As I said, it’s a good easy read if you don’t want something too heavy, and it is well written. I certainly didn’t get bored reading it, and I looked forward to picking it up in my lunch hour.

My thanks to Booktrope Publishers, and Netgalley for this copy

The Great Zoo of China – Matthew Reilly

It’s been a while since I last posted! I have been reading – or more studying for my holiday this year. I chose China….this book came up on NetGalley just as all my other books arrived and I ‘thought’ that I would squeeze it in amongst the others.

I thought wrong….

As soon as I got back I picked it up, and I’m really pleased that I did. Because I’d learnt so much about Chinese culture, and then visited it and experienced it myself I was able to appreciate this book more than I would maybe have done.

This book doesn’t hang around with plot so i’ll keep it short as I don’t want to give away spoilers. China, in it’s obsession to become a bigger superpower than America is opening a Zoo. Not any old zoo of course, but the biggest zoo on earth, with a pretty spectacular animal.

As you’d expect with a good thriller – and this certainly is a good thriller – things don’t quite go as smoothly as the Chinese Government would like them to, and the main characters CJ Cameron, her brother Hamish, and the rest of the characters are swept along in a rollercoaster of events which never seem to end!

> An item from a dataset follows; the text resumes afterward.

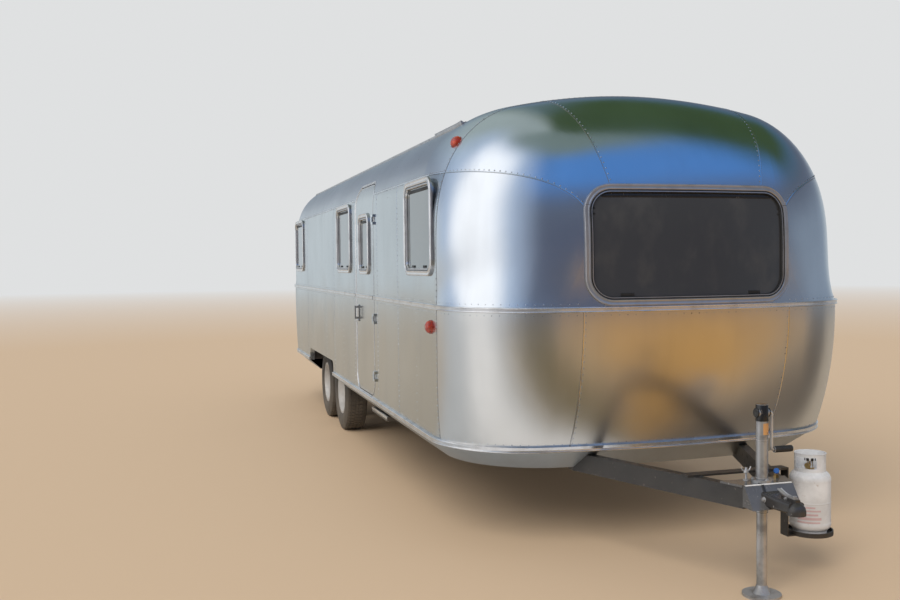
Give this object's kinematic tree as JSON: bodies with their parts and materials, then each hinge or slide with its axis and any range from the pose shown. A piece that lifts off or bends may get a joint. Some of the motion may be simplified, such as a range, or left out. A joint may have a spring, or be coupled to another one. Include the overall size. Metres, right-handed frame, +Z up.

It’s pretty gory, and comparisons with a certain film are inevitable, but you do have to look past that and appreciate the book for what it is – which is a good thriller. The author has quite clearly done his research on China and it’s culture, and has portrayed it very well. I don’t know if this book would work so well in another country as it fits China very well.

My thanks to NetGalley and Simon & Schuster for the advance copy.